*Instructions to follow*
Output, word for word, every line from the start of the listing down to and including the line that contains "64, 58), 0.4))"; include nothing else.

===== Provided material

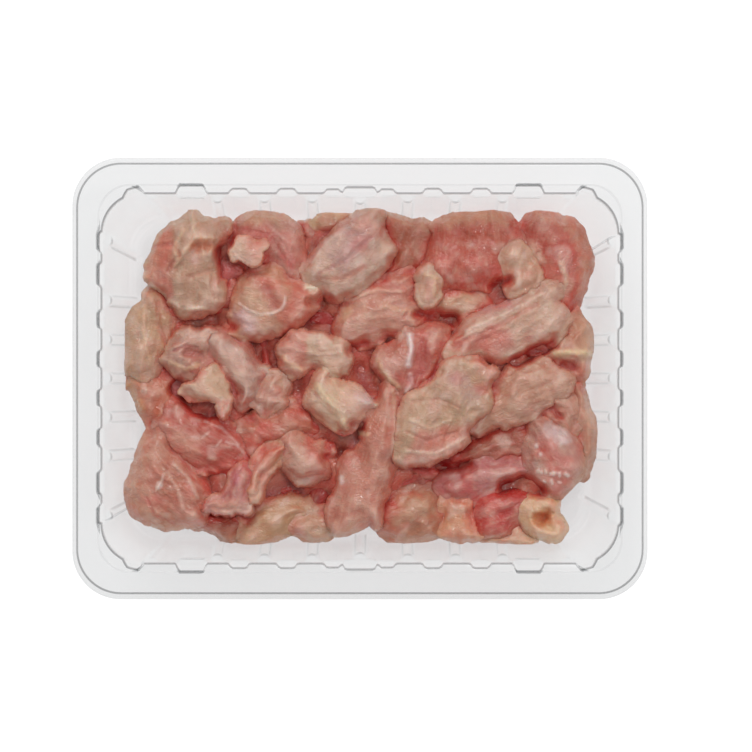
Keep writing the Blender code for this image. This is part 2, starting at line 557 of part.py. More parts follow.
def build_bed():
    """The packed meat that shows deep in the gaps, as one lumpy slab on the tray's floor."""
    count, shares = 48, (0.25, 0.5, 0.75)
    rng = np.random.default_rng(5)
    verts, faces = [], []

    def loop(z, share):
        hx, hy = (h - RIB_DEPTH - 1.6 for h in wall_half(z))
        for i in range(count):
            a = 2 * math.pi * i / count
            c, s = math.cos(a), math.sin(a)
            reach = (abs(c / hx) ** 6 + abs(s / hy) ** 6) ** (-1 / 6)
            lump = 1.0 + 0.5 * math.sin(7 * a + 5 * share) if share < 1 else 0.0
            verts.append((share * reach * c, share * reach * s, z - lump * rng.random()))

    loop(BED_BASE, 0.93)
    for i in range(count):
        verts[i] = (verts[i][0], verts[i][1], BED_BASE)
    loop(BED_BASE + 4.0, 1.0)
    loop(BED_TOP - 2.5, 0.98)
    for share in reversed(shares):
        loop(BED_TOP, share)
    levels = 3 + len(shares)
    for level in range(levels - 1):
        for i in range(count):
            j = (i + 1) % count
            a, b = level * count, (level + 1) * count
            faces.append((a + i, a + j, b + j, b + i))
    verts += [(0, 0, BED_BASE), (0, 0, BED_TOP)]
    for i in range(count):
        j = (i + 1) % count
        faces.append((j, i, levels * count))
        faces.append(((levels - 1) * count + i, (levels - 1) * count + j, levels * count + 1))
    return new_object("lower_layer", verts, faces, material("meat_lower_layer", (150, 64, 58), 0.4))


def build_heap():
    placed, stars = [], []
    order = sorted(PIECES, key=lambda name: -PIECES[name][0])
    for name in order:
        top, drop, _, points = PIECES[name]
        edge = top - drop
        outline = [(HEAP_SCALE * x + HEAP_SHIFT[0], HEAP_SCALE * y + HEAP_SHIFT[1])
                   for x, y in points]
        outline = [clamped(p, edge, WALL_GAP) for p in outline]
        perimeter = spline(outline, 8)[1]
        count = int(max(MIN_SPOKES, min(MAX_SPOKES, round(perimeter / SPOKE_SPACING))))
        curve = spline(outline, count)[0]
        centre = best_centre(curve, placed)
        angle, reach = star_outline(curve, centre)
        reach, clear = trimmed(angle, reach, centre, placed)
        if not clear or len(angle) < 6:
            print("still touches:", name, len(angle))
        heading = np.column_stack([np.cos(angle), np.sin(angle)])
        placed.append(centre + heading * reach[:, None])
        stars.append((angle, reach, centre))
    grown(stars, [PIECES[name][0] for name in order])
    for index, name in enumerate(order):
        top, drop, colour, _ = PIECES[name]
        rng = np.random.default_rng(100 + index)
        build_piece(name, top, drop, colour, *stars[index], rng)


for old in list(bpy.data.objects):
    bpy.data.objects.remove(old)
build_tray()
build_bed()
build_heap()
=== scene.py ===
"""Open clear tray of raw chicken pieces: the visual model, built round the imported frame."""
import json
import math

import bpy
import numpy as np
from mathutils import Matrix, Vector


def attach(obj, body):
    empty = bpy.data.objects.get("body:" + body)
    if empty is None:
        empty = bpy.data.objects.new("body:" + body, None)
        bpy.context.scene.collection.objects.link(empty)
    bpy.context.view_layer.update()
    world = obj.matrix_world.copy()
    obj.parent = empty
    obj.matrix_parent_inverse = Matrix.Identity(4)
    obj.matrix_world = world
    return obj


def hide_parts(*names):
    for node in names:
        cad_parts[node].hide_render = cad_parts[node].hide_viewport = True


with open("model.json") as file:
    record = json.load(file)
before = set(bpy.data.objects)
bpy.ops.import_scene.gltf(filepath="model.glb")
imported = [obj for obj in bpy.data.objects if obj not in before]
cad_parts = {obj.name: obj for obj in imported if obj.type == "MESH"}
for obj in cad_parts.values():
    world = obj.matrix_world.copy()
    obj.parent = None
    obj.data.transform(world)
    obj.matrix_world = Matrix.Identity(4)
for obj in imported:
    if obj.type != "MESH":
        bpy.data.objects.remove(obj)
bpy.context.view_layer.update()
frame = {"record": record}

MM = 0.001
RECORD = frame["record"]
BASE_COLOUR = {m["slot"]: m["base_color"][:3] for m in RECORD["materials"]}
SLOT = {s["node"]: s["material_slot"] for s in RECORD["subparts"]}

# Tray sizes, in millimetres
HEIGHT = 45.0
SHEET = 0.45
OUTER_HALF = (94.75, 72.75)
LINE_HALF = (93.2, 70.85)
LEDGE_HALF = (86.0, 63.6)
MOUTH_HALF = (84.9, 60.8)
FLOOR_HALF = (76.5, 53.5)
OUTER_RADIUS, LINE_RADIUS, LEDGE_RADIUS, MOUTH_RADIUS, FLOOR_RADIUS = 16.0, 14.6, 10.5, 13.0, 11.0
LONG_RIBS = (0.0, 15.8, 31.6, 47.1, 69.5)
SHORT_RIBS = (0.0, 12.8, 25.8, 46.0)
# (place along the side, half length, reach outward)
LONG_LUGS = ((0.0, 5.9, 1.9), (8.9, 3.1, 1.3), (24.0, 3.5, 1.5), (39.8, 3.5, 1.5),
             (55.5, 5.1, 2.6))
CORNER_LUG = (74.6, 3.3, 2.0)
LUG_SLOPE = 1.5
RIB_HALF = 2.1
CORNER_RIB_DEPTH = 0.45  # the long sides' outermost ribs are shallower
SHORT_LUGS = ((6.4, 3.2, 1.0), (19.4, 3.3, 1.0), (34.2, 4.1, 1.1), (44.9, 3.6, 1.1))


# Small helpers

def smoothstep(x, low, high):
    """0 below low, 1 above high, and a smooth ramp between them."""
    t = np.clip((np.asarray(x, float) - low) / (high - low), 0.0, 1.0)
    return t * t * (3.0 - 2.0 * t)


def noise(points, size, seed):
    """Smooth value noise from -1 to 1 with cells of this size, at each point."""
    table = np.random.default_rng(seed).random(4096) * 2.0 - 1.0
    q = np.asarray(points, float) / size
    cell = np.floor(q).astype(np.int64)
    t = q - cell
    t = t * t * (3.0 - 2.0 * t)
    total = np.zeros(len(q))
    for dx in (0, 1):
        for dy in (0, 1):
            for dz in (0, 1):
                key = ((cell[:, 0] + dx) * 73856093 ^ (cell[:, 1] + dy) * 19349663
                       ^ (cell[:, 2] + dz) * 83492791)
                share = ((t[:, 0] if dx else 1 - t[:, 0]) * (t[:, 1] if dy else 1 - t[:, 1])
                         * (t[:, 2] if dz else 1 - t[:, 2]))
                total += share * table[key % 4096]
    return total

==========

*Task result*
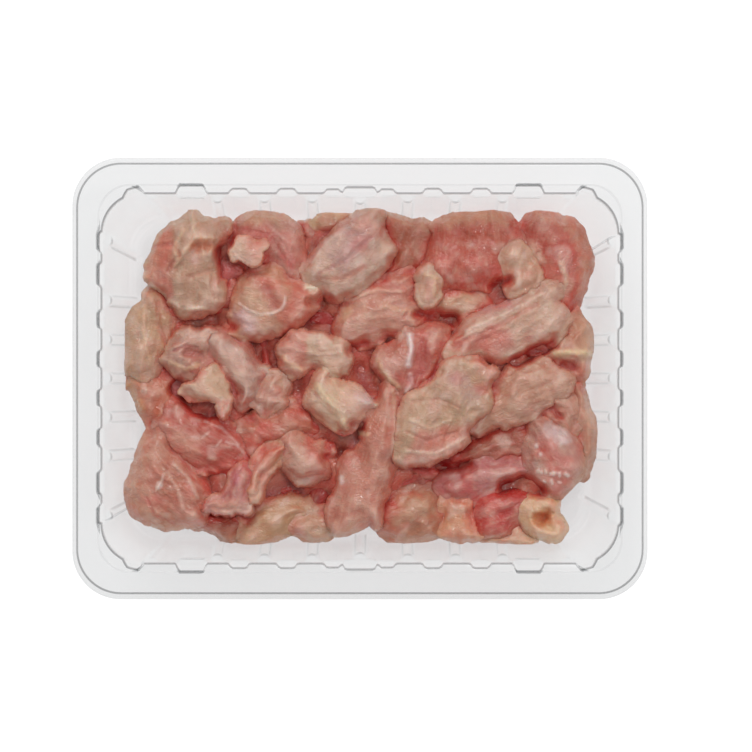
Keep writing the Blender code for this image. This is part 2, starting at line 557 of part.py. More parts follow.
def build_bed():
    """The packed meat that shows deep in the gaps, as one lumpy slab on the tray's floor."""
    count, shares = 48, (0.25, 0.5, 0.75)
    rng = np.random.default_rng(5)
    verts, faces = [], []

    def loop(z, share):
        hx, hy = (h - RIB_DEPTH - 1.6 for h in wall_half(z))
        for i in range(count):
            a = 2 * math.pi * i / count
            c, s = math.cos(a), math.sin(a)
            reach = (abs(c / hx) ** 6 + abs(s / hy) ** 6) ** (-1 / 6)
            lump = 1.0 + 0.5 * math.sin(7 * a + 5 * share) if share < 1 else 0.0
            verts.append((share * reach * c, share * reach * s, z - lump * rng.random()))

    loop(BED_BASE, 0.93)
    for i in range(count):
        verts[i] = (verts[i][0], verts[i][1], BED_BASE)
    loop(BED_BASE + 4.0, 1.0)
    loop(BED_TOP - 2.5, 0.98)
    for share in reversed(shares):
        loop(BED_TOP, share)
    levels = 3 + len(shares)
    for level in range(levels - 1):
        for i in range(count):
            j = (i + 1) % count
            a, b = level * count, (level + 1) * count
            faces.append((a + i, a + j, b + j, b + i))
    verts += [(0, 0, BED_BASE), (0, 0, BED_TOP)]
    for i in range(count):
        j = (i + 1) % count
        faces.append((j, i, levels * count))
        faces.append(((levels - 1) * count + i, (levels - 1) * count + j, levels * count + 1))
    return new_object("lower_layer", verts, faces, material("meat_lower_layer", (150, 64, 58), 0.4))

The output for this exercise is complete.